17. Though Ms.Narmadha Sampath, learned Special Government Pleader contended that one of the conditions required to be satisfied by the purchasing dealer is that the Forms should have been lost and that the purchasing dealer, ought to have submitted an indemnity bond, in Form G to the notified authority, from whom the said Form was obtained, for such sum and only in the event of satisfying the above said requirement, the Assessing Authority can decide, as to whether such duplicate/certificate, can be accepted or not, and further submitted that in the case on hand, when purchasing dealer had failed to discharge the statutory obligation, refusal to accept the duplicate forms, cannot be said to be erroneous, we are not inclined to accept the said contention, for the simple reason that the Assistant Commissioner (CT) Harbour 2, Assessment Circle, has not passed orders, with the above said reasons.

18. Perusal of the order, dated 30/7/2009, of the Assistant Commissioner (CT)-II, Assessment Circle, Chennai, shows that the said order has been passed on the ground that original forms have not been submitted before the assessing officer.
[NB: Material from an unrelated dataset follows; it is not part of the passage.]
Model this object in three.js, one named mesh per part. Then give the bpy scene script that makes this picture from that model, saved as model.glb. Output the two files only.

However, before the Appellate Deputy Commissioner (CT)-I, FAC, Chennai, assessee/writ petitioner has filed Form C, for Rs.1,37,279.00, claiming that the original is lost.

19. The Appellate Deputy Commissioner (CT) - I, FAC, Chennai, is a fact finding authority and exercises, both the original as well as appellate jurisdiction. Perusal of the order of the Appellate Deputy Commissioner further shows that there has been an application to the provisions Section 8 (4) and Rule 12 (1) of the Central Sales Tax (Registration and Turnover) Rules, 1957.
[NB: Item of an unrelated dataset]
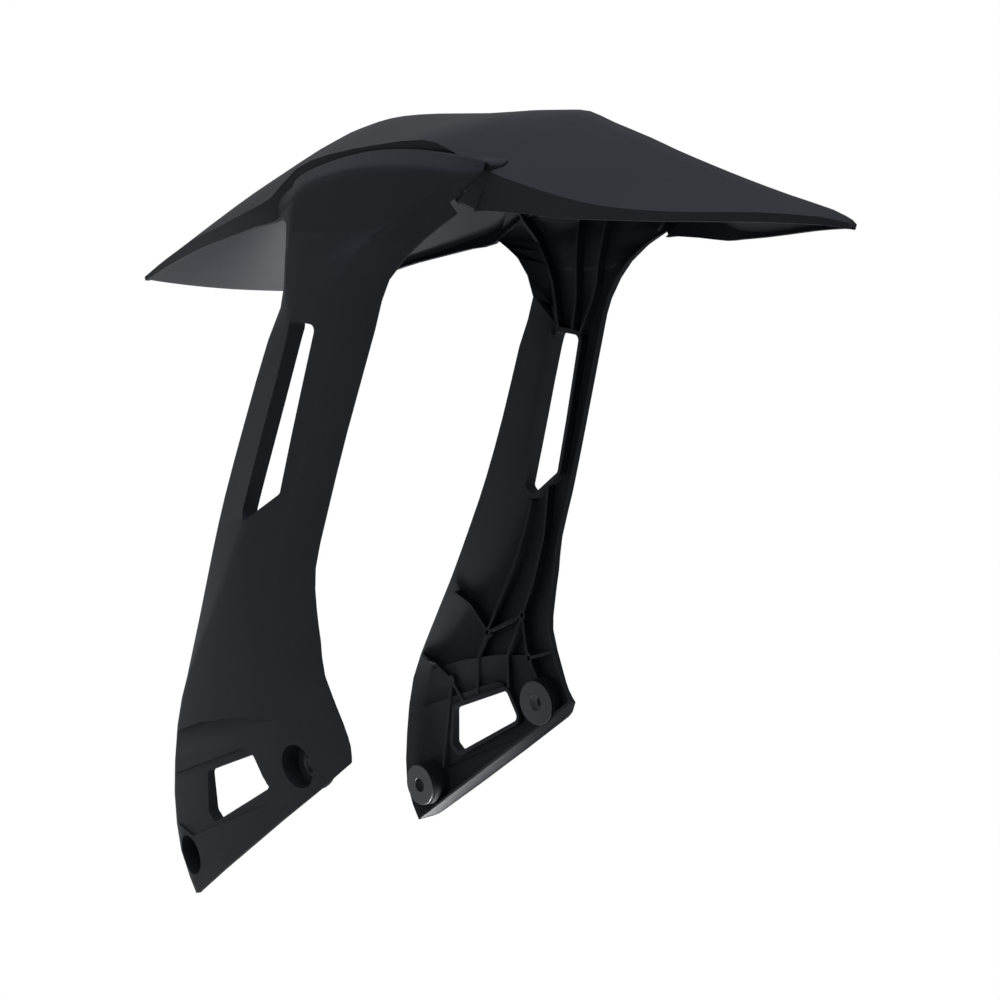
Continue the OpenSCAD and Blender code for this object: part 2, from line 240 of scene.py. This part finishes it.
bm = bmesh.new()
bm.from_mesh(shell_piece.data)
smooth_panel = panel.evaluated_get(bpy.context.evaluated_depsgraph_get())
bm.from_mesh(smooth_panel.to_mesh())
smooth_panel.to_mesh_clear()
bm.to_mesh(shell_piece.data)
bm.free()
bpy.data.objects.remove(panel)
for polygon in shell_piece.data.polygons:
    polygon.use_smooth = True

shell_piece.data.materials.append(plastic)
rounding = shell_piece.modifiers.new("moulded_edges", "BEVEL")
rounding.width = EDGE_ROUND
rounding.segments = 2
rounding.limit_method = "WEIGHT"
rounding.harden_normals = True
rounding.use_clamp_overlap = True
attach(shell_piece, "root")
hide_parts("mudguard")

# Collars
# Four flanged steel sleeves line the bolt holes from the inner side.
# They are turned and finished dark, with a faintly mottled face.

STEEL = "#4a4c4f"
STEEL_DARK = "#36383a"
MOTTLE = 0.7 * MM
TURNED_CHAMFER = 0.35 * MM
steel, tree, surface = new_material("steel_turned_black_plated")
place = add(tree, "ShaderNodeTexCoord").outputs["Object"]
mottle = add(
    tree,
    "ShaderNodeTexNoise",
    links={"Vector": place},
    Scale=1 / MOTTLE,
    Detail=3.0,
    Roughness=0.6,
)
tone = add(tree, "ShaderNodeMix", {"data_type": "RGBA"}, {"Factor": mottle.outputs["Fac"]})
tone.inputs[6].default_value = linear(STEEL_DARK)
tone.inputs[7].default_value = linear(STEEL)
polish = add(
    tree, "ShaderNodeMapRange", links={"Value": mottle.outputs["Fac"]}, To_Min=0.32, To_Max=0.5
)
plating = add(
    tree,
    "ShaderNodeBsdfPrincipled",
    links={"Base Color": tone.outputs[2], "Roughness": polish.outputs["Result"]},
    Metallic=0.85,
)
tree.links.new(plating.outputs["BSDF"], surface)

for side in ("left", "right"):
    for level in ("upper", "lower"):
        node = f"{side}_{level}_collar"
        collar = merged_copy(node, f"{side}_{level}_sleeve")
        collar.data.materials.append(steel)
        chamfer = collar.modifiers.new("turned_chamfer", "BEVEL")
        chamfer.width = TURNED_CHAMFER
        chamfer.segments = 2
        chamfer.limit_method = "WEIGHT"
        chamfer.harden_normals = True
        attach(collar, "root")
        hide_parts(node)

# Studio
# A pale floor, a white backdrop and large soft lights, as in a catalogue picture.

FLOOR_Z = -150 * MM
FLOOR_WIDE = 6000 * MM
# How much of the white that the camera sees shows in the object's reflections
MIRRORED_SHARE = 0.5
paper, tree, surface = new_material("backdrop_paper_white")
seen = add(tree, "ShaderNodeLightPath")
mirrored = add(
    tree,
    "ShaderNodeMath",
    {"operation": "MULTIPLY_ADD"},
    {0: seen.outputs["Is Glossy Ray"], 2: seen.outputs["Is Camera Ray"]},
)
mirrored.inputs[1].default_value = MIRRORED_SHARE
sheen = add(tree, "ShaderNodeBsdfDiffuse", Color=linear("#f4f4f4"))
white = add(tree, "ShaderNodeEmission", Color=(1, 1, 1, 1), Strength=1.0)
both = add(
    tree,
    "ShaderNodeMixShader",
    links={0: mirrored.outputs["Value"], 1: sheen.outputs["BSDF"], 2: white.outputs["Emission"]},
)
tree.links.new(both.outputs["Shader"], surface)
bpy.ops.mesh.primitive_plane_add(size=FLOOR_WIDE, location=(0, 0, FLOOR_Z))
floor = bpy.context.object
floor.name = "floor"
floor.data.materials.append(paper)

world = bpy.data.worlds.new("studio")
world.use_nodes = True
tree = world.node_tree
tree.nodes.clear()
seen = add(tree, "ShaderNodeLightPath")
mirrored = add(
    tree,
    "ShaderNodeMath",
    {"operation": "MULTIPLY_ADD"},
    {0: seen.outputs["Is Glossy Ray"], 2: seen.outputs["Is Camera Ray"]},
)
mirrored.inputs[1].default_value = MIRRORED_SHARE
room = add(tree, "ShaderNodeBackground", Color=linear("#dfe6ee"), Strength=0.16)
backdrop = add(tree, "ShaderNodeBackground", Color=(1, 1, 1, 1), Strength=1.0)
mixed = add(
    tree,
    "ShaderNodeMixShader",
    links={
        0: mirrored.outputs["Value"],
        1: room.outputs["Background"],
        2: backdrop.outputs["Background"],
    },
)
add(tree, "ShaderNodeOutputWorld", links={"Surface": mixed.outputs["Shader"]})
bpy.context.scene.world = world

# Each softbox: name, place, what it aims at, width, height, spread in degrees, power, colour
MIDDLE = (0, -0.02, 0.11)
FRONT_UNDERSIDE = (0.04, 0.17, 0.25)
SOFTBOXES = [
    ("overhead", (-0.45, -0.3, 1.45), MIDDLE, 1.4, 1.4, 180, 23, "#e2efff"),
    ("low_side", (-0.9, -0.15, -0.05), (-0.1, 0.03, -0.03), 0.4, 0.2, 90, 0.45, "#fff0e6"),
    ("low_front", (-0.3, 1.3, 0.05), MIDDLE, 0.8, 0.5, 180, 0.2, "#ffffff"),
    ("floor_bounce", (0.03, 0.12, -0.13), FRONT_UNDERSIDE, 0.12, 0.2, 50, 0.6, "#ffffff"),
]
for name, at, target, wide, high, spread, power, colour in SOFTBOXES:
    lamp = bpy.data.lights.new(name, "AREA")
    lamp.shape = "RECTANGLE"
    lamp.size = wide
    lamp.size_y = high
    lamp.spread = math.radians(spread)
    lamp.energy = power
    lamp.color = linear(colour)[:3]
    box = bpy.data.objects.new(name, lamp)
    box.location = at
    box.rotation_euler = (Vector(target) - Vector(at)).to_track_quat("-Z", "Y").to_euler()
    box.visible_camera = False
    bpy.context.scene.collection.objects.link(box)

# Camera
# It stands where the photograph was taken from, low behind the left leg.

SENSOR = 36
PICTURE_PX = 1000
FOCAL_PX = 1200
# Where lines along the object's X meet, in pixels right of and below the picture's middle
ACROSS_PX = (1250, -120)
# Which way the object's Z runs as the camera sees it: to the right, down and away
UPWARDS = (0, -1, -0.1)
CAMERA_AT = (-400 * MM, -462.2 * MM, 181.2 * MM)
CLIP_NEAR = 10 * MM
CLIP_FAR = 20000 * MM
camera_data = bpy.data.cameras.new("camera")
camera_data.sensor_width = SENSOR
camera_data.lens = SENSOR * FOCAL_PX / PICTURE_PX
camera_data.clip_start = CLIP_NEAR
camera_data.clip_end = CLIP_FAR
camera = bpy.data.objects.new("camera", camera_data)
bpy.context.scene.collection.objects.link(camera)
bpy.context.scene.camera = camera
world_x = Vector((*ACROSS_PX, FOCAL_PX)).normalized()
world_z = Vector(UPWARDS).normalized()
world_y = world_z.cross(world_x)
camera_right = Vector((world_x.x, world_y.x, world_z.x))
camera_down = Vector((world_x.y, world_y.y, world_z.y))
camera_ahead = Vector((world_x.z, world_y.z, world_z.z))
turned = Matrix((camera_right, -camera_down, -camera_ahead)).transposed().to_4x4()
camera.matrix_world = Matrix.Translation(Vector(CAMERA_AT)) @ turned

bpy.context.scene.view_settings.view_transform = "Standard"

bpy.context.view_layer.update()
20. Having regard to the Forms (Original, duplicate or counter foil) and placing reliance on the decision rendered in Manganese Ore (India) Ltd Vs. Commissioner of Sales, Tax, Madhya Pradesh, reported in {1991 (83) STC 116}, the Appellate Deputy Commissioner (CT)-I, has passed the orders, stating that, there is nothing wrong in filing duplicate forms, for availing concessional rate. The Tamil Nadu Sales Tax Appellate Tribunal (Additional Bench), Chennai, has referred to the Rules and accordingly, concurred with the views of the appellate Authority.
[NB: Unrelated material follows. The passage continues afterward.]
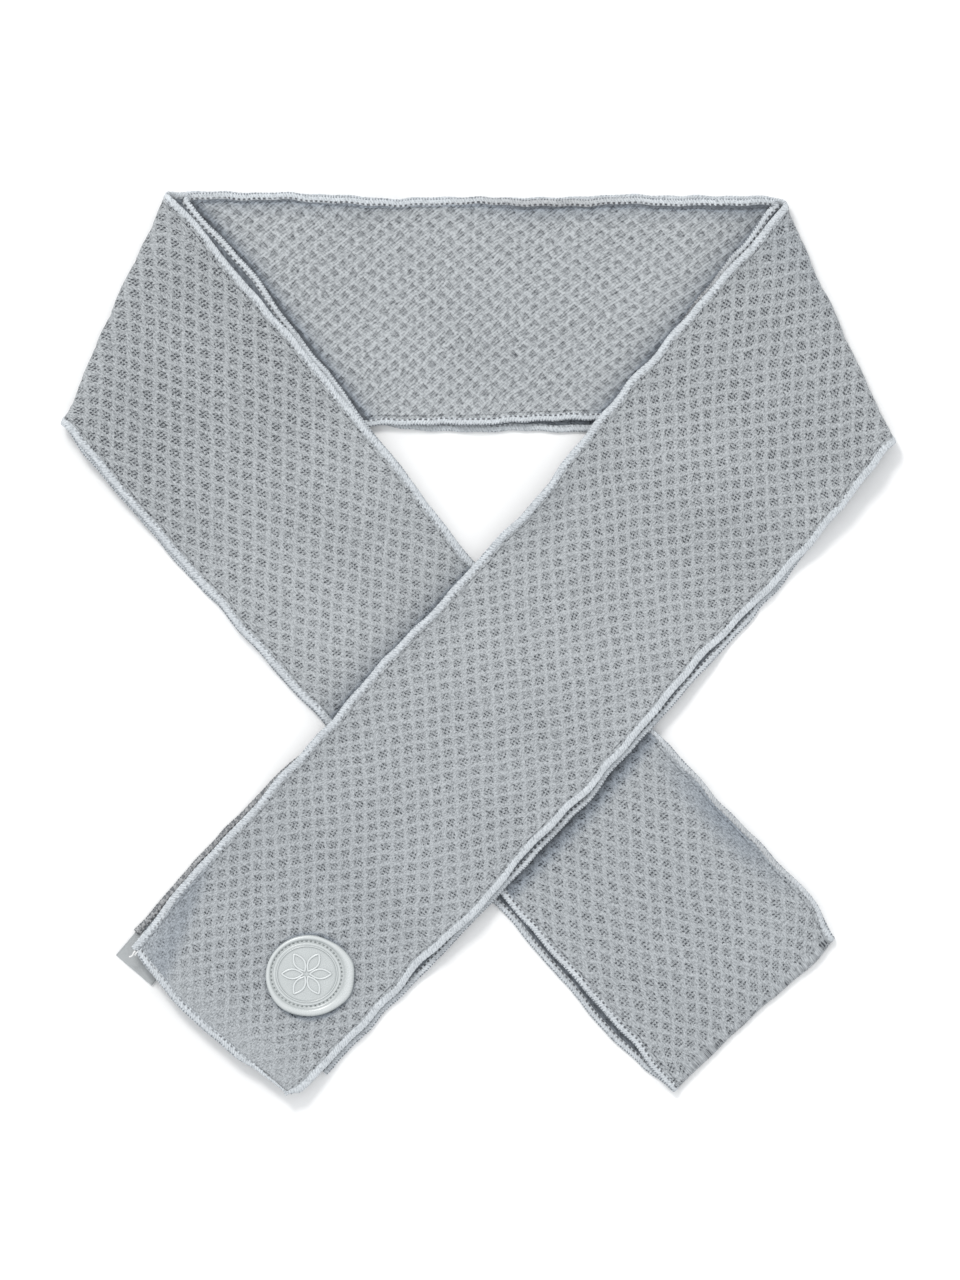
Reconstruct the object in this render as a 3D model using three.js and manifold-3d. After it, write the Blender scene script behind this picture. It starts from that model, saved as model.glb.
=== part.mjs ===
// A neck scarf of waffle mesh, lying flat with its two ends crossed.
// One long band is doubled over at the tail, so it has a front and a back layer.
// Both layers turn over together at two corner folds, and every cut edge is overlocked.
// Millimetres. The scarf lies on z = 0, x runs along the neck stretch and +y points away from the ends.

import * as THREE from 'three';
import { mergeVertices } from 'three/addons/utils/BufferGeometryUtils.js';
import Module from 'manifold-3d';

// Band
const bandWidth = 90; // over both hems
const clothThickness = 1;
const layerAir = 0.5; // between the two layers
const pieceGap = 0.3; // between pieces that touch
const neckLength = 266; // along the middle, between the axes of the corner folds
const badgeArmLength = 360.2; // along the middle, from the fold's axis to the front layer's end
const tailArmLength = 360.2; // along the middle, from the fold's axis to the doubled end
const backSetback = 11.5; // how much shorter the back layer is at the badge end
const foldSlant = THREE.MathUtils.degToRad(24.75); // of a corner fold, from straight across the band
const foldAir = 2.8; // inside a corner fold
const badgeArmSlip = 7; // how far an arm slides sideways as it turns over its fold
const tailArmSlip = 2.6;
const badgeFoldTuck = 1; // how far inside the front layer the back one turns, at the upper edge
const tailFoldTuck = 5.5;
const tailFoldBulge = 1.5; // of the tail's fold, halfway across

// Overlocked edges
const hemWidth = 3.2;
const hemThickness = 1.7;
const hemRise = 0.1; // of a hem above what the cloth lies on
const edgeBlend = 8; // over which the cloth rises to its hem

// Drape
const clearPlateau = 15; // how far an arm stays raised past what it crosses
const dropLength = 36; // over which it then comes down
const foldRelax = 45; // over which an arm settles from its fold
const fanLength = 90; // over which the section lines turn square to the arm
const badgeEndRise = 4; // the free end of the front layer curls up
const badgeEndCurl = 22; // over which it does

// Badge, moulded in one piece and sewn on
const badgeRadius = 16.2;
const badgeStretch = 1.04; // it is a little wider than tall
const badgeThickness = 2.2;
const rimWidth = 3;
const rimRounding = 0.8;
const grooveWidth = 1;
const grooveDepth = 0.5;
const grooveSlope = 0.2;
const faceDrop = 0.5; // of the face below the rim
const badgeFromEnd = 39.5;
const badgeFromMiddle = 16; // towards the lower edge
const ringRadius = 11; // of the raised ring round the rosette
const ringWidth = 0.8;
const petalCount = 6;
const petalFromMiddle = 1;
const petalLength = 8;
const petalWidth = 3.6;
const reliefLine = 0.55;
const reliefHeight = 0.3;

// Folded tag, sewn in at the back layer's end
const tagWidth = 18;
const tagLength = 11.6;
const tagThickness = 1.1;
const tagFromEdge = 1; // from the band's upper edge

// How finely the faceted solids are cut
const armSteps = 22;
const neckSteps = 13;
const bendSteps = 5;
const tailBendSteps = 4;
const acrossShares = [0, 0.09, 0.2, 0.5, 0.8, 0.91, 1];
const badgeSides = 48;

const halfWidth = bandWidth / 2;
const slantTan = Math.tan(foldSlant);
const clothSpacing = clothThickness + layerAir;
const hemSpacing = hemThickness + pieceGap + hemRise;
const hemMiddle = hemRise + hemThickness / 2;
const bendInside = (clothThickness + foldAir) / 2;
const stackHeight = hemMiddle + hemSpacing + hemThickness / 2; // of two layers with their hems
const crossHeight = stackHeight + pieceGap + hemRise;

// How far each layer's edges lie from the arm's middle line, as shares of half the width.
// at is a share of the stretch's length: from the fold in an arm, from the tail's fold in the neck.
const neckEdges = [
  { at: 0, frontUpper: 1.0, frontLower: 1.0, backUpper: 0.985, backLower: 0.99 },
  { at: 0.08, frontUpper: 1.01, frontLower: 1.0, backUpper: 1.005, backLower: 0.99 },
  { at: 0.17, frontUpper: 1.01, frontLower: 1.0, backUpper: 1.0, backLower: 0.99 },
  { at: 0.25, frontUpper: 0.985, frontLower: 1.0, backUpper: 0.97, backLower: 0.995 },
  { at: 0.33, frontUpper: 0.96, frontLower: 0.99, backUpper: 0.945, backLower: 0.995 },
  { at: 0.42, frontUpper: 0.965, frontLower: 1.01, backUpper: 0.955, backLower: 0.99 },
  { at: 0.5, frontUpper: 0.965, frontLower: 1.045, backUpper: 0.96, backLower: 0.98 },
  { at: 0.57, frontUpper: 0.955, frontLower: 1.035, backUpper: 0.945, backLower: 0.96 },
  { at: 0.65, frontUpper: 0.965, frontLower: 1.035, backUpper: 0.95, backLower: 0.945 },
  { at: 0.75, frontUpper: 0.98, frontLower: 1.035, backUpper: 0.955, backLower: 0.95 },
  { at: 0.85, frontUpper: 0.98, frontLower: 1.06, backUpper: 0.945, backLower: 1.0 },
  { at: 1, frontUpper: 0.96, frontLower: 1.13, backUpper: 0.94, backLower: 1.13 },
];
const badgeArmEdges = [
  { at: 0, frontUpper: 0.99, frontLower: 1.05, backUpper: 1.03, backLower: 1.05 },
  { at: 0.07, frontUpper: 1.0, frontLower: 1.06, backUpper: 1.02, backLower: 1.04 },
  { at: 0.14, frontUpper: 1.01, frontLower: 1.08, backUpper: 1.0, backLower: 1.05 },
  { at: 0.21, frontUpper: 1.01, frontLower: 1.075, backUpper: 1.0, backLower: 1.085 },
  { at: 0.265, frontUpper: 1.01, frontLower: 1.06, backUpper: 1.0, backLower: 1.105 },
  { at: 0.31, frontUpper: 0.995, frontLower: 1.02, backUpper: 0.985, backLower: 1.08 },
  { at: 0.345, frontUpper: 0.97, frontLower: 1.005, backUpper: 0.96, backLower: 1.065 },
  { at: 0.38, frontUpper: 0.99, frontLower: 1.005, backUpper: 0.98, backLower: 1.055 },
  { at: 0.48, frontUpper: 1.015, frontLower: 1.01, backUpper: 1.005, backLower: 1.035 },
  { at: 0.58, frontUpper: 1.06, frontLower: 0.985, backUpper: 1.05, backLower: 1.03 },
  { at: 0.64, frontUpper: 1.075, frontLower: 0.95, backUpper: 1.07, backLower: 1.0 },
  { at: 0.7, frontUpper: 1.07, frontLower: 0.95, backUpper: 1.075, backLower: 0.965 },
  { at: 0.745, frontUpper: 1.1, frontLower: 0.94, backUpper: 1.115, backLower: 0.955 },
  { at: 0.79, frontUpper: 1.105, frontLower: 0.88, backUpper: 1.14, backLower: 0.94 },
  { at: 0.85, frontUpper: 1.115, frontLower: 0.87, backUpper: 1.165, backLower: 0.915 },
  { at: 0.92, frontUpper: 1.13, frontLower: 0.845, backUpper: 1.18, backLower: 0.89 },
  { at: 1, frontUpper: 1.1, frontLower: 0.79, backUpper: 1.18, backLower: 0.86 },
];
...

21. Though before the appellate Authority, contention has been made that submission of original portion of Form, is mandatory for claiming concessional rate and that there is every possibility of misuse of original Form, in some other transaction, the said contention has been rejected. Form C (Rule 12 (1), is issued by the State authority of the State. It also contains and name of the person signing the declaration. Genuineness of the duplicate forms issued by the authority of the other state to the purchaser-dealer is not disputed. Revenue has not disputed that there was a inter-state sale and that a certificate has been issued by the competent authority. Both the appellate Deputy Commissioner (CT), Chennai, as well as the Tribunal had the opportunity of perusing the duplicate forms. Assessee has relied on Manganese Ore Ltd's case and revenue has not placed any contra decision. On the facts and circumstances of the instant case, the said judgment has persuasive value and rightly applied.

22. Merely because the assessee had not made any submission, before the Assessing Officer that he had lost the original, it cannot be contended that he cannot made such submission, before the Appellate Authority, which is also a fact finding authority.

23. In State of Himachal Pradesh and others Vs. Gujarat Ambuja Cement Ltd., and another reported in 142 STC 1 (SC), while dealing wiht the belated filing of statutory forms, the Hon'ble Supreme Court, held as follows:-

It was urged on behalf of the appellant-State that declaration forms under the Central Act were not filed within the time and/or were defective. That does not in reality amount to non-compliance of a statutory provision. The respondent No.1 Company was claiming compensation and, therefore, had not filed the declaration forms. Some of the forms which were filed were treated to be defective. Undisputedly, before the revisional authority a prayer was made for grant of opportunity to rectify the defects, if any. That was turned down. It is to be noted that under Rule 12 (7) of the Central Sales Tax (Registration and Turnover) Rules, 1957 (in short the 'Registration Rules') the declaration form can be filed at a subsequent point of time and not necessarily along with returns. On an application being made before the Assessing Officer, the exemption can be granted. The object of the Rule is to ensure that the assessee is not denied a benefit which is available to it under law on a technical plea. The Assessing Officer is empowered to grant time. That means that the provisions requiring filing of declaration forms along with the return is a directory provision and not a mandatory provision. In a given case, even the declaration forms can be filed before the appellate authority as an appeal is continuation of the assessment proceedings. In a given case, if the appellate authority is satisfied that assessee was prevented by reasonable and sufficient cause which dis-enabled him to file the forms in time, it can be accepted. It can also be accepted as additional evidence in support of the claim for deduction. In the isntant case, respondent No.1 Company made a specific request before the revisional authority which was turned down. Therefore, the question of any non-compliance with the relevant statutes does not arise. It was noted by this Court in Sahney Steel and Press Works Ltd., and Another Vs. Commercial Tax Officer and Ors., [1985]4 SCC 173 that even in a given case, an assessee can be given an opportunity to collect Declaration Forms and furnish them to the assessing authority if the challenge of the assessee to taxability of a particular transaction is turned down.

24. In the light of the above discussion and decision, we find no merit in this appeal. Subsequently, substantial questions of law are answered against the revenue. No costs.

(S.M.K., J) (R.P.A., J) 13th December 2017 mvs/skm S.MANIKUMAR, J AND R.PONGIAPPAN, J skm To The Tamil Nadu Sales Tax Appellate Tribunal (Additional Bench), Chennai.